■ **BRIEF**
Beginning at the first line of the data, print each line exactly, stopping after the line that contains "from FreeCAD import".

● ● ● ●

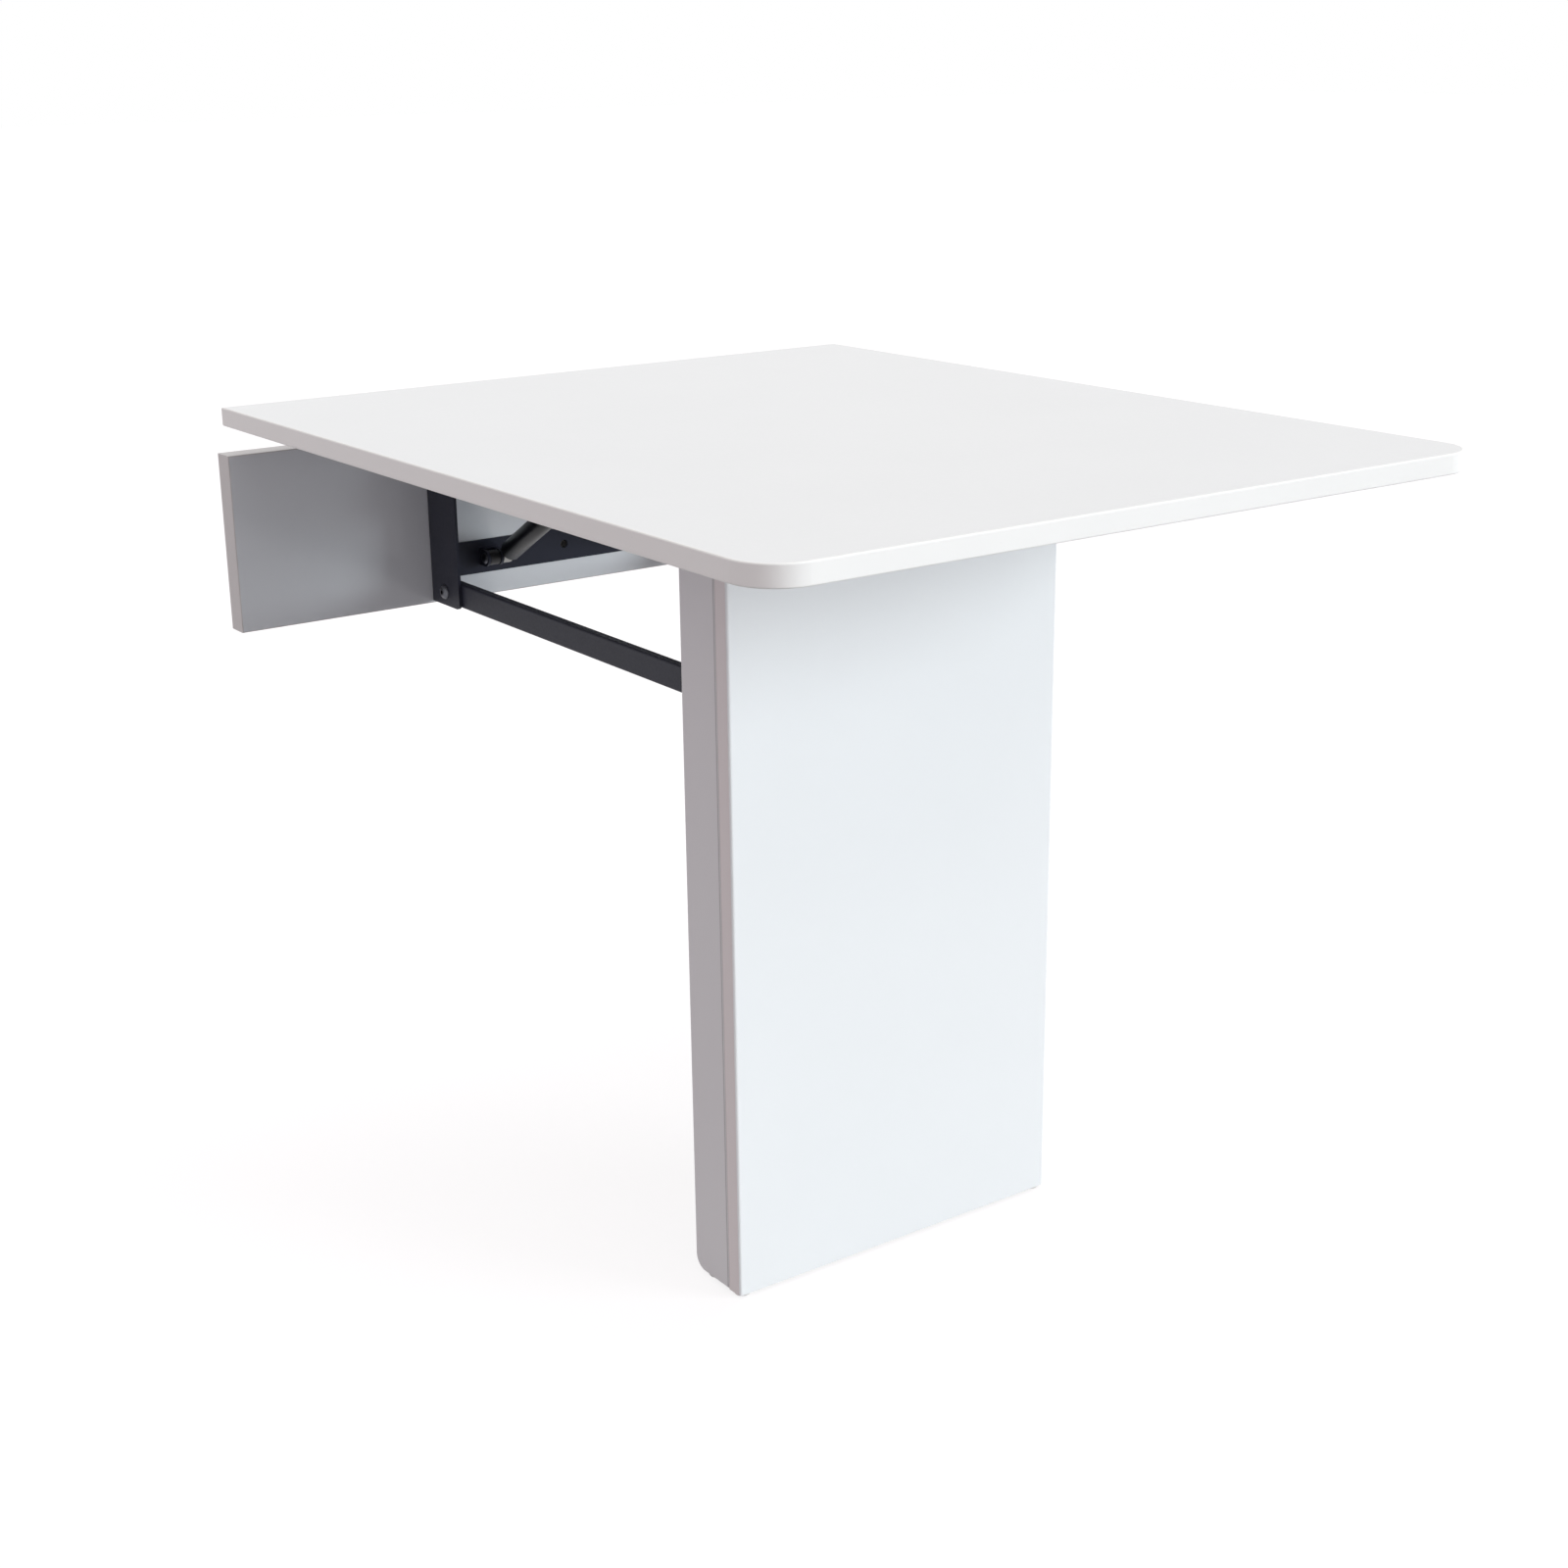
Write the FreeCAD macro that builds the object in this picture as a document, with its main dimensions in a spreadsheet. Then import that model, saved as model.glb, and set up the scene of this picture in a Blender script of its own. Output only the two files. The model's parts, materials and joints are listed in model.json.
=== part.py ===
# Wall table whose leaf folds up flat against the wall, carried by a slab leg.
#
# The leaf turns on two wall uprights, the slab leg hangs from the leaf, and two lower
# links keep the leg upright: each side is a parallelogram. Two gas struts carry the
# leaf's weight. X runs along the wall, +Y points into the wall (the wall face is y = 0)
# and +Z is up. The origin is the middle of the wall bolts, on the wall face.
import FreeCAD, Part
import os
import Sketcher
from FreeCAD import Placement, Rotation, Vector

doc = FreeCAD.newDocument("WallTable")
sizes = doc.addObject("Spreadsheet::Sheet", "Sizes")
layout = doc.addObject("Spreadsheet::Sheet", "Layout")
scratch = doc.addObject("Spreadsheet::Sheet", "Scratch")

# ---------------------------------------------------------------- driving dimensions
DRIVING = [
    # the table as a whole
    ("tableWidth", 740, "leaf and wall panel, along the wall"),
    ("tableHeight", 765, "floor to the top of the leaf"),
    ("leafDepth", 915, "leaf, from its back edge to its front edge"),
    ("armLength", 504, "from pivot to pivot along the leaf and the links"),
    ("boardThick", 18, "leaf and leg boards"),
    ("sheetThick", 3, "pressed steel of uprights, rails, plates and brackets"),
    # leaf
    ("bandThick", 2, "edge band of the leaf"),
    ("cornerRadius", 40, "front corners of the leaf"),
    ("edgeRound", 1.5, "softened edges of boards and band"),
    ("foldGap", 3, "folded leaf above the wall panel"),
    # wall panel and the bolts that hold it
    ("panelThick", 25, "wall panel"),
    ("panelHeight", 177, "wall panel"),
    ("panelBand", 1, "edge band of the wall panel"),
    ("panelDrop", 29, "underside of the leaf to the top of the wall panel"),
    ("boltDrop", 107, "underside of the leaf to the middle of the wall bolts"),
    ("wallBoltSpacing", 120, "wall bolts, up and down"),
    ("wallBoltRadius", 4.5, "holes for the wall bolts"),
    # uprights and cross plate
    ("uprightSpan", 318, "over the outer faces of the two uprights"),
    ("uprightDepth", 60, "side plate of an upright, out from the wall panel"),
    ("uprightTopInset", 1, "top of an upright below the top of the wall panel"),
    ("uprightFootInset", 3, "foot of an upright above the foot of the wall panel"),
    ("uprightNose", 12, "rounded top front corner of an upright"),
    ("uprightHeel", 6, "rounded bottom front corner of an upright"),
    ("flangeWidth", 30, "flange of an upright on the wall panel, and of a leaf rail"),
    ("earRadius", 8.5, "rounded ends round the pivots"),
    ("plateHeight", 35, "cross plate between the uprights"),
    ("plateRise", 39, "middle of the cross plate above the foot of the uprights"),
    # pivots
    ("leafPivotOut", 11, "leaf pivot in front of the wall panel"),
    ("leafPivotDrop", 9, "leaf pivot below the underside of the leaf"),
    ("linkPivotOut", 30, "link pivot in front of the wall panel"),
    ("linkPivotRise", 14, "link pivot above the foot of the upright"),
    ("boltRadius", 4, "pivot bolts and pins"),
    ("headRadius", 7.5, "pivot bolt heads"),
    ("headHeight", 4, "pivot bolt heads"),
    ("nutRadius", 7.2, "pivot nuts, over the corners"),
    ("nutThick", 5, "pivot nuts"),
    ("threadEnd", 1.2, "bolt and pin ends beyond their nuts"),
    ("fit", 0.06, "radial running fit of the pivots"),
    ("looseFit", 0.3, "radial play of the links on the leg's lower pins"),
    ("sidePlay", 0.3, "between faces that turn on each other"),
    # links
    ("linkHeight", 25, "link tube"),
    ("linkWidth", 10, "link tube"),
    ("linkWall", 1.5, "link tube"),
    ("linkRound", 2, "outer corners of the link tube"),
    ("linkEnd", 12, "link tube beyond its pivots"),
    ("sideGap", 0.5, "between a link and its upright"),
    ("bushWall", 2, "bushes in the link tubes"),
    ("plugFlange", 2, "end plugs, outside the tube"),
    ("plugStem", 5, "end plugs, inside the tube"),
    ("plugPlay", 0.1, "end plugs inside the tube"),
    # leaf rails
    ("railGap", 1, "between a link and a leaf rail"),
    ("railDepth", 20, "web of a leaf rail"),
    ("railNose", 7, "rounded lower corners at the ends of a rail"),
    ("railNotch", 12, "flange of a leaf rail cut back from its pivots"),
    # slab leg
    ("nestGap", 5, "wall frame to the front panel of the leg when folded"),
    ("legTopGap", 1, "leg below the underside of the leaf"),
    ("frontRound", 3, "front edges of the slab leg"),
    ("footRadius", 14, "rounded back corner at the foot of a leg side"),
    ("footRailHeight", 28, "rail inside the foot of the leg"),
    ("footRailRise", 3, "foot rail above the foot of the leg"),
    ("footRailInset", 2, "foot rail in from the back edges of the leg"),
    ("battenHeight", 80, "batten inside the top of the leg"),
    ("legPlateHalf", 16, "pivot plate on a leg side, beyond the link's pin"),
    ("glideHeight", 3, "glides under the leg"),
    ("glideRadius", 8, "glides under the leg"),
    # gas struts
    ("lugPivotOut", 15, "strut pin in front of the wall panel"),
    ("lugOffset", 103, "middle of the table to the outer face of a strut lug"),
    ("lugWidth", 18.5, "strut lug"),
    ("eyeWidth", 10, "eyes of a strut"),
    ("eyeRadius", 7.5, "eyes of a strut"),
    ("neckRadius", 4.5, "necks of the strut eyes"),
    ("eyeGap", 0.5, "either side of a strut eye"),
    ("strutReach", 200, "upper strut pin in front of the leaf pivot"),
    ("strutDrop", 40, "upper strut pin below the leaf pivot"),
    ("tubeRadius", 11, "strut cylinder"),
    ("tubeWall", 1, "strut cylinder"),
    ("tubeStart", 14, "strut cylinder beyond its pin"),
    ("tubeLength", 200, "strut cylinder"),
    ("mouthRadius", 8.6, "rolled mouth of the strut cylinder"),
    ("mouthDepth", 3, "rolled mouth of the strut cylinder"),
    ("rodRadius", 4, "strut rod"),
    ("rodStart", 11.5, "strut rod beyond its pin"),
    ("rodLength", 172, "from the upper strut pin to the rod's inner end"),
    ("pistonRadius", 5, "piston on the strut rod"),
    ("pistonLength", 8, "piston on the strut rod"),
    ("pinHeadRadius", 6, "heads of the strut pins"),
    ("pinHeadHeight", 2.5, "heads of the strut pins"),
    ("bracketLength", 60, "foot of a strut bracket on the leaf"),
    ("bracketShoulder", 30, "ears of a strut bracket where they leave its foot"),
    ("bracketScrewOut", 22, "screws of a strut bracket from its pin"),
    # wood screws
    ("screwRadius", 2, "wood screws"),
    ("screwPlay", 0.05, "round the shanks of the wood screws"),
    ("screwHeadRadius", 4, "wood screws"),
    ("screwHeadHeight", 2.4, "wood screws"),
    ("panelScrewDepth", 15, "frame screws in the wall panel"),
    ("boardScrewDepth", 11, "other wood screws in their boards"),
]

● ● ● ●

■ **ANSWER IN FULL**
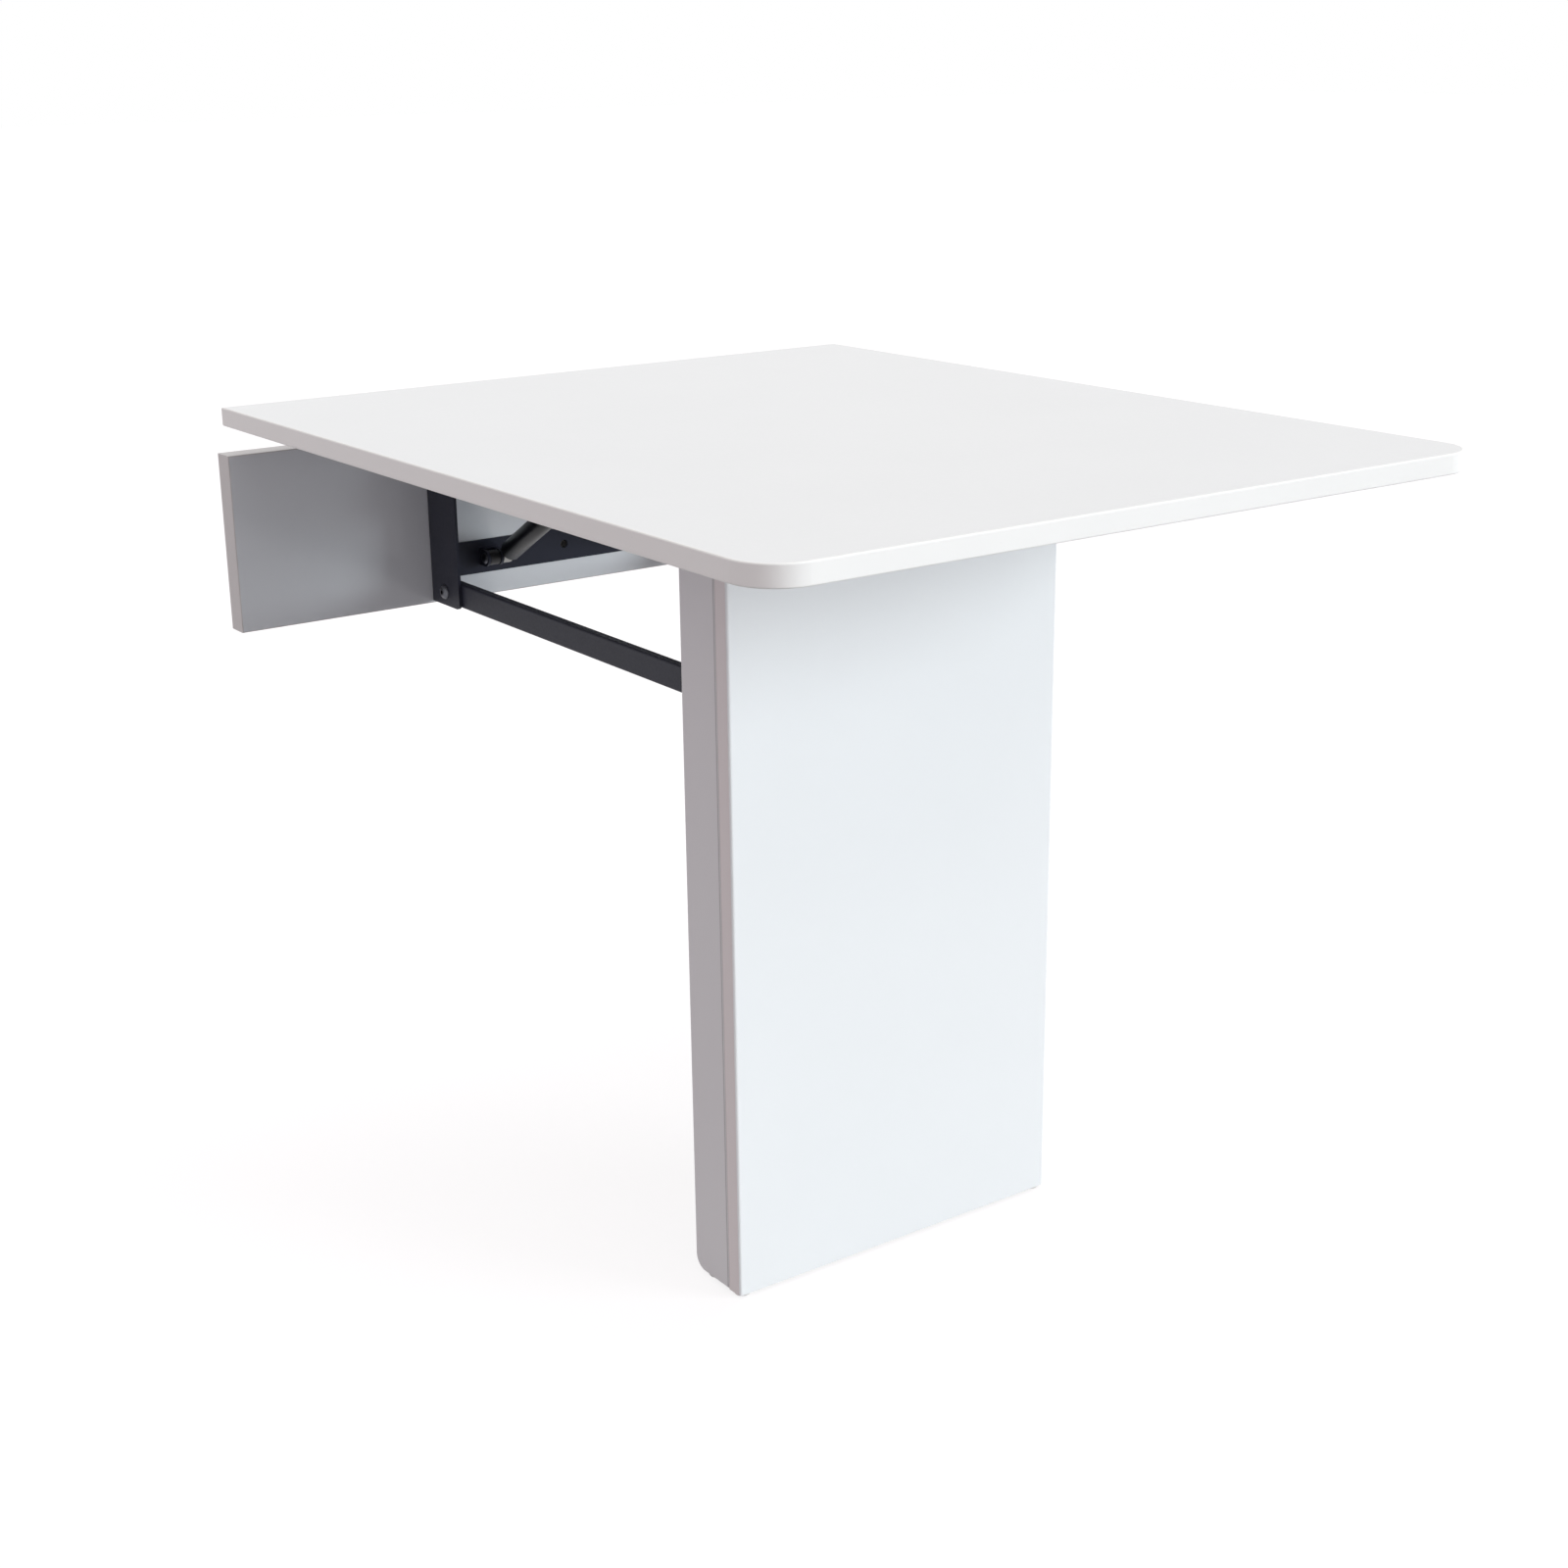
Write the FreeCAD macro that builds the object in this picture as a document, with its main dimensions in a spreadsheet. Then import that model, saved as model.glb, and set up the scene of this picture in a Blender script of its own. Output only the two files. The model's parts, materials and joints are listed in model.json.
=== part.py ===
# Wall table whose leaf folds up flat against the wall, carried by a slab leg.
#
# The leaf turns on two wall uprights, the slab leg hangs from the leaf, and two lower
# links keep the leg upright: each side is a parallelogram. Two gas struts carry the
# leaf's weight. X runs along the wall, +Y points into the wall (the wall face is y = 0)
# and +Z is up. The origin is the middle of the wall bolts, on the wall face.
import FreeCAD, Part
import os
import Sketcher
from FreeCAD import Placement, Rotation, Vector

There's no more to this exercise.